Quote all of the data below exactly, please.

====== SOURCE MATERIAL

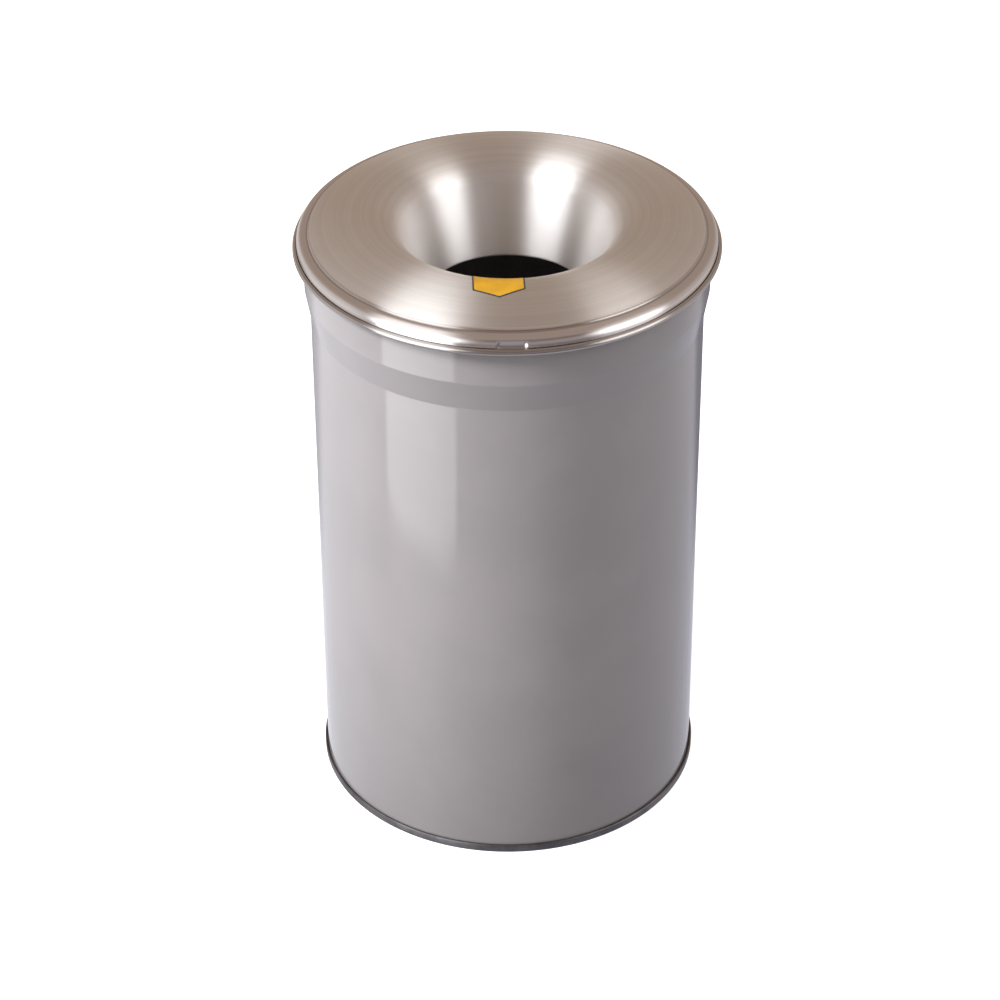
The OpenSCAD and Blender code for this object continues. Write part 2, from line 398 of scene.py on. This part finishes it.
def label_mesh():
    """A thin pentagon of vinyl laid on the dome and over the lip, with each point's distance to its edge."""
    top_u = -LABEL_SIDE
    rows = [top_u + LABEL_SIDE * i / SIDE_ROWS for i in range(SIDE_ROWS + 1)]
    rows += [LABEL_POINT * i / POINT_ROWS for i in range(1, POINT_ROWS + 1)]
    columns = LABEL_COLUMNS
    pivot = shift((0, 0), LABEL_REACH - LABEL_POINT, FRONT + LABEL_TURN)
    along = toward(FRONT + LABEL_TURN + LABEL_LEAN)
    across = toward(FRONT + LABEL_TURN + LABEL_LEAN + 90)
    slant = math.hypot(LABEL_POINT, LABEL_W / 2)
    bm = bmesh.new()
    edge_layer = bm.verts.layers.float.new("edge")
    grids = []
    for offset in (LABEL_GAP + LABEL_T, LABEL_GAP):
        grid = []
        for u in rows:
            half = LABEL_W / 2 * (1 - max(u, 0) / LABEL_POINT)
            row = []
            for j in range(columns + 1):
                v = half * (2 * j / columns - 1)
                x = pivot[0] + along[0] * u + across[0] * v
                y = pivot[1] + along[1] * u + across[1] * v
                vert = bm.verts.new(on_dome(x, y, offset))
                side = LABEL_W / 2 - abs(v)
                tip = (side * LABEL_POINT - u * LABEL_W / 2) / slant
                vert[edge_layer] = max(min(side, u - top_u, tip), 0)
                row.append(vert)
            grid.append(row)
        grids.append(grid)
    top, low = grids
    for i in range(len(rows) - 1):
        for j in range(columns):
            bm.faces.new([top[i][j], top[i + 1][j], top[i + 1][j + 1], top[i][j + 1]])
            bm.faces.new([low[i][j], low[i][j + 1], low[i + 1][j + 1], low[i + 1][j]])
    rim = [(0, j) for j in range(columns + 1)]
    rim += [(i, columns) for i in range(1, len(rows))]
    rim += [(len(rows) - 1, j) for j in range(columns - 1, -1, -1)]
    rim += [(i, 0) for i in range(len(rows) - 2, 0, -1)]
    for (i, j), (k, m) in zip(rim, rim[1:] + rim[:1]):
        bm.faces.new([top[i][j], top[k][m], low[k][m], low[i][j]])
    return bm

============

# WRITTEN ANSWER
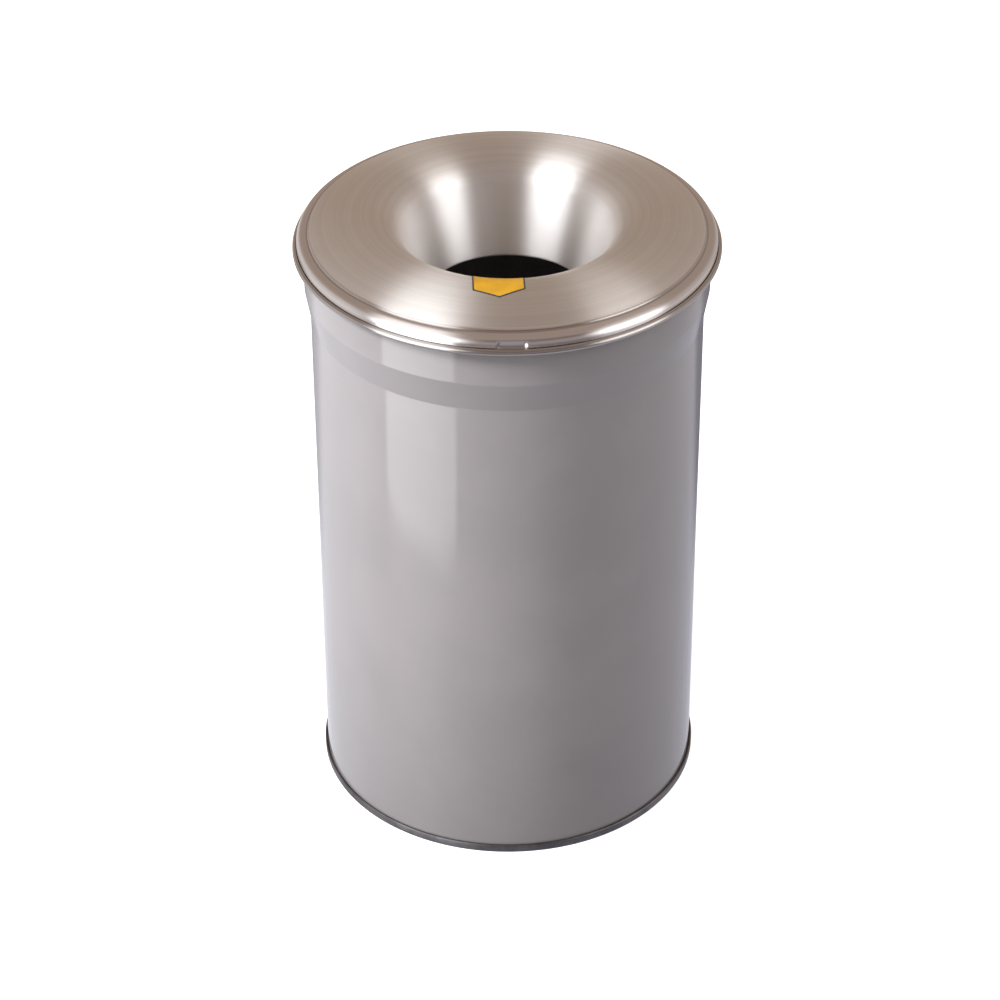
The OpenSCAD and Blender code for this object continues. Write part 2, from line 398 of scene.py on. This part finishes it.
def label_mesh():
    """A thin pentagon of vinyl laid on the dome and over the lip, with each point's distance to its edge."""
    top_u = -LABEL_SIDE
    rows = [top_u + LABEL_SIDE * i / SIDE_ROWS for i in range(SIDE_ROWS + 1)]
    rows += [LABEL_POINT * i / POINT_ROWS for i in range(1, POINT_ROWS + 1)]
    columns = LABEL_COLUMNS
    pivot = shift((0, 0), LABEL_REACH - LABEL_POINT, FRONT + LABEL_TURN)
    along = toward(FRONT + LABEL_TURN + LABEL_LEAN)
    across = toward(FRONT + LABEL_TURN + LABEL_LEAN + 90)
    slant = math.hypot(LABEL_POINT, LABEL_W / 2)
    bm = bmesh.new()
    edge_layer = bm.verts.layers.float.new("edge")
    grids = []
    for offset in (LABEL_GAP + LABEL_T, LABEL_GAP):
        grid = []
        for u in rows:
            half = LABEL_W / 2 * (1 - max(u, 0) / LABEL_POINT)
            row = []
            for j in range(columns + 1):
                v = half * (2 * j / columns - 1)
                x = pivot[0] + along[0] * u + across[0] * v
                y = pivot[1] + along[1] * u + across[1] * v
                vert = bm.verts.new(on_dome(x, y, offset))
                side = LABEL_W / 2 - abs(v)
                tip = (side * LABEL_POINT - u * LABEL_W / 2) / slant
                vert[edge_layer] = max(min(side, u - top_u, tip), 0)
                row.append(vert)
            grid.append(row)
        grids.append(grid)
    top, low = grids
    for i in range(len(rows) - 1):
        for j in range(columns):
            bm.faces.new([top[i][j], top[i + 1][j], top[i + 1][j + 1], top[i][j + 1]])
            bm.faces.new([low[i][j], low[i][j + 1], low[i + 1][j + 1], low[i + 1][j]])
    rim = [(0, j) for j in range(columns + 1)]
    rim += [(i, columns) for i in range(1, len(rows))]
    rim += [(len(rows) - 1, j) for j in range(columns - 1, -1, -1)]
    rim += [(i, 0) for i in range(len(rows) - 2, 0, -1)]
    for (i, j), (k, m) in zip(rim, rim[1:] + rim[:1]):
        bm.faces.new([top[i][j], top[k][m], low[k][m], low[i][j]])
    return bm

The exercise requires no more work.